====== Provided data
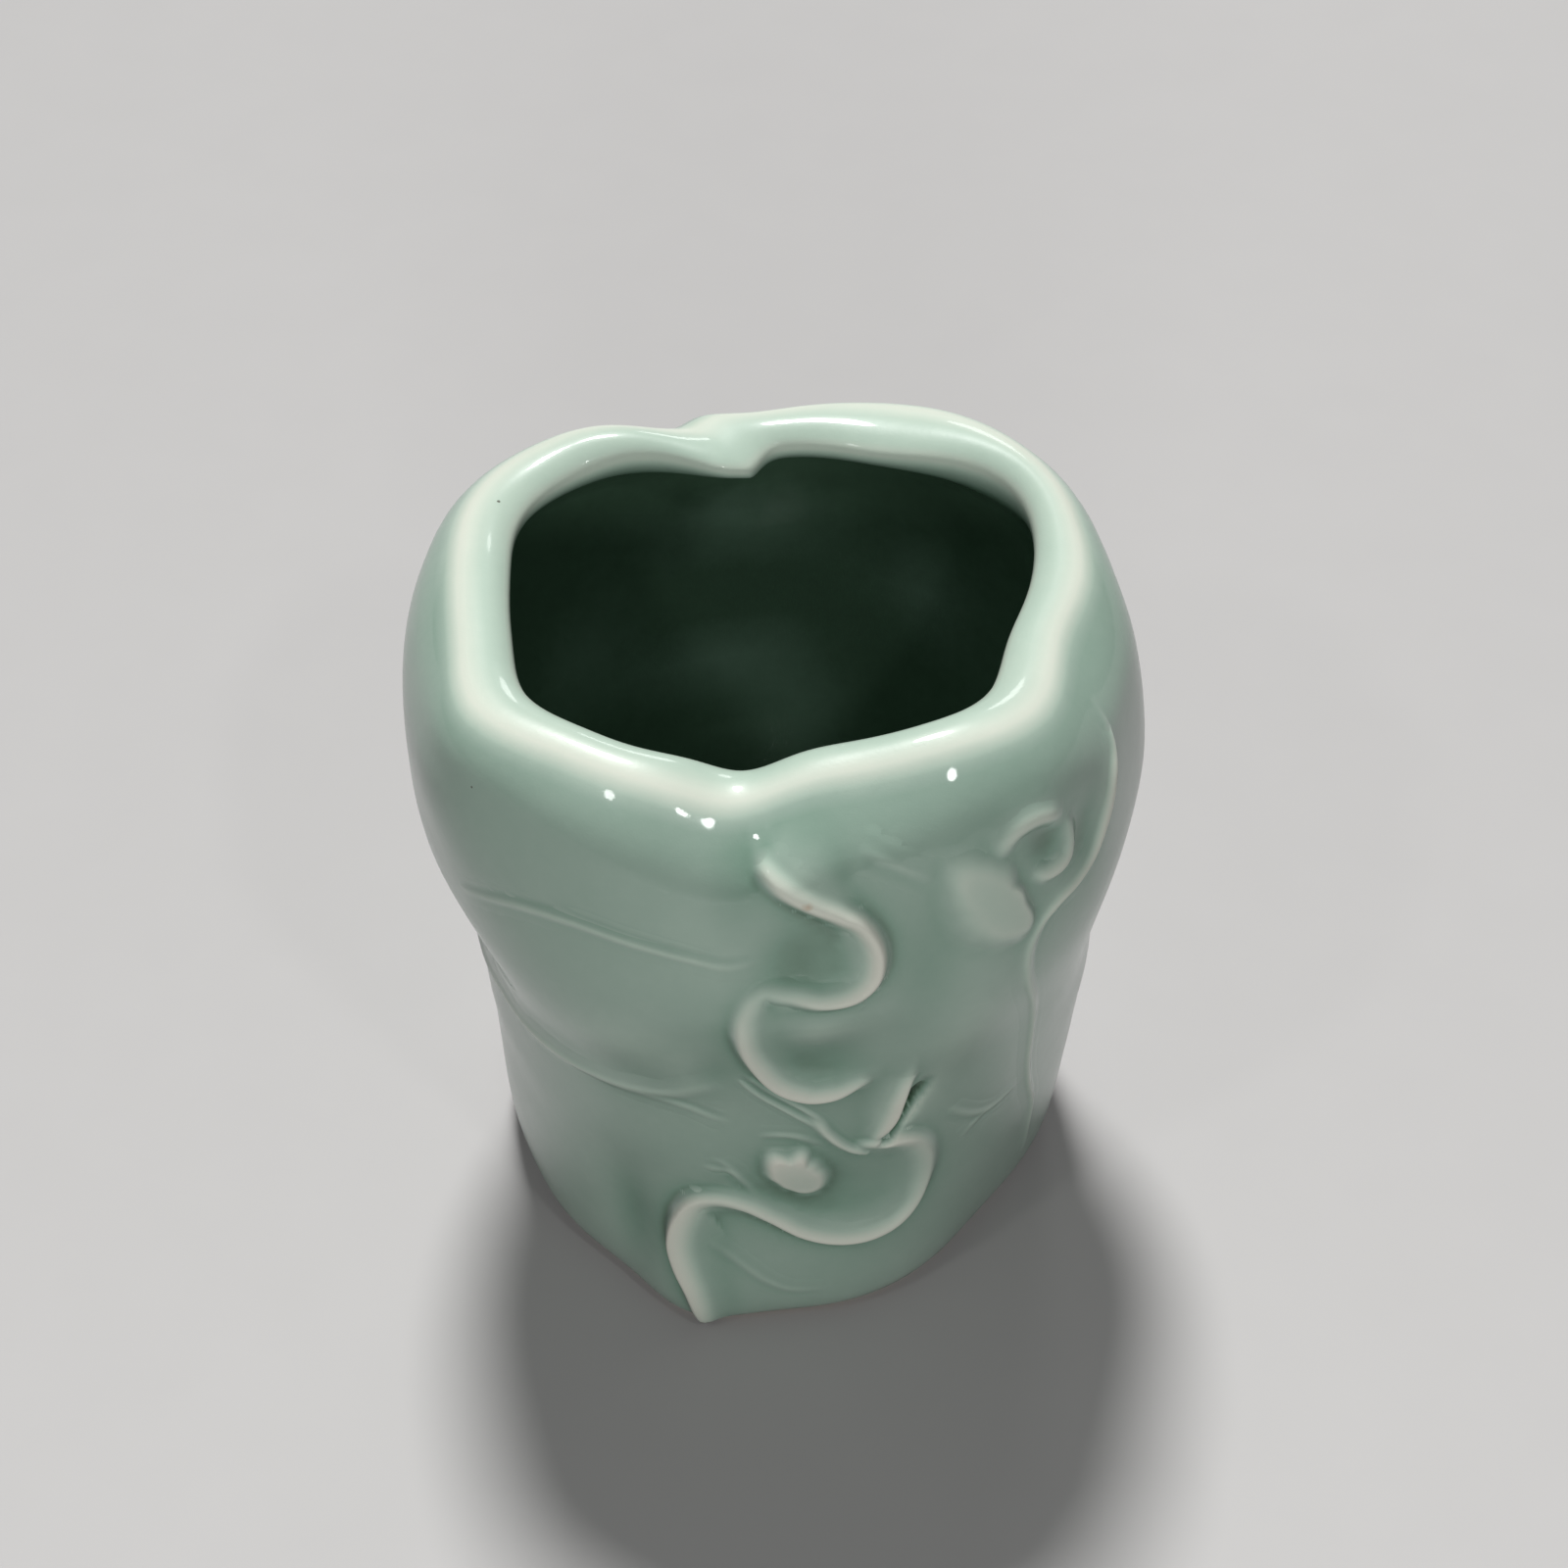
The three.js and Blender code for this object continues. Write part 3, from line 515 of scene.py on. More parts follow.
# The wall lies back under the luted pieces, so that they seat in it, and their edges dip below it
luting = {
    "bed": 0.3, "veinBed": 0.2, "bedShare": 0.62, "fall": 1.0, "endBare": 1.2, "endFade": 1.5, "padBed": 0.8,
    "dip": -0.03, "edge": 0.42, "tipFade": 1.6, "padEdge": 0.25, "sunk": 0.8, "join": 1.6, "padMargin": 2.4,
    "lift": 0.014, "marginLift": 0.002, "veinLift": 0.001, "padLift": 0.004,
}

# A place on the wall's section: 0 to 13 are the profile's points, 13 to 14 the underside of the lip,
# 14 to 15 the inner wall
mouthPlace, innerPlace, lastPlace = 13, 14, 15


def insideMark(angle, where):
    # How deep the finger marks lie at a place of the section
    height = mix(wall["underLip"], wall["foot"], where - innerPlace)
    return spotsAt(insideMarks, angle, height) * (where > innerPlace)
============
* [Task instructions]:
Repeat the listing in full, keeping every line exactly as it is.

* [The answer]:
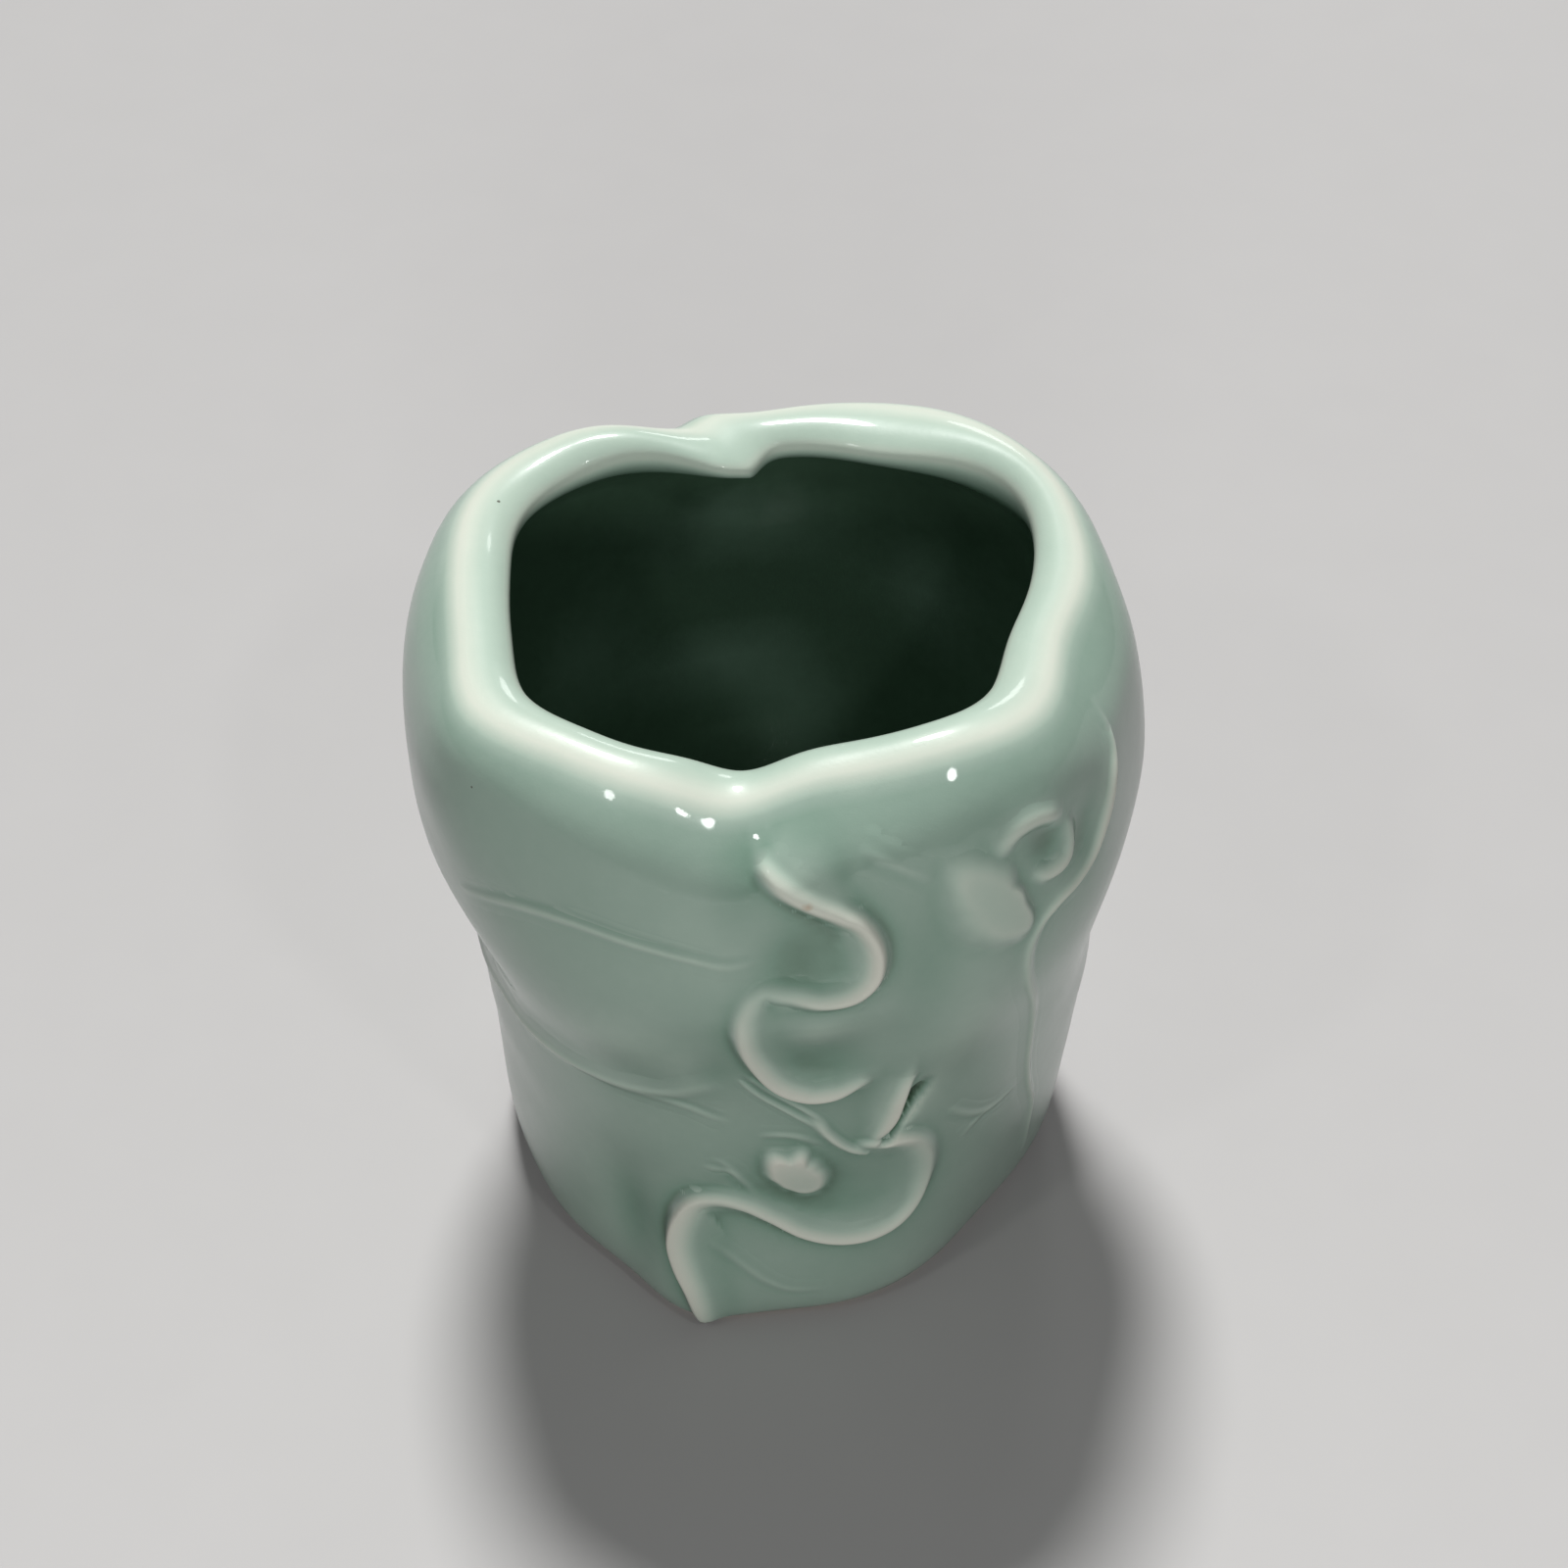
The three.js and Blender code for this object continues. Write part 3, from line 515 of scene.py on. More parts follow.
# The wall lies back under the luted pieces, so that they seat in it, and their edges dip below it
luting = {
    "bed": 0.3, "veinBed": 0.2, "bedShare": 0.62, "fall": 1.0, "endBare": 1.2, "endFade": 1.5, "padBed": 0.8,
    "dip": -0.03, "edge": 0.42, "tipFade": 1.6, "padEdge": 0.25, "sunk": 0.8, "join": 1.6, "padMargin": 2.4,
    "lift": 0.014, "marginLift": 0.002, "veinLift": 0.001, "padLift": 0.004,
}

# A place on the wall's section: 0 to 13 are the profile's points, 13 to 14 the underside of the lip,
# 14 to 15 the inner wall
mouthPlace, innerPlace, lastPlace = 13, 14, 15


def insideMark(angle, where):
    # How deep the finger marks lie at a place of the section
    height = mix(wall["underLip"], wall["foot"], where - innerPlace)
    return spotsAt(insideMarks, angle, height) * (where > innerPlace)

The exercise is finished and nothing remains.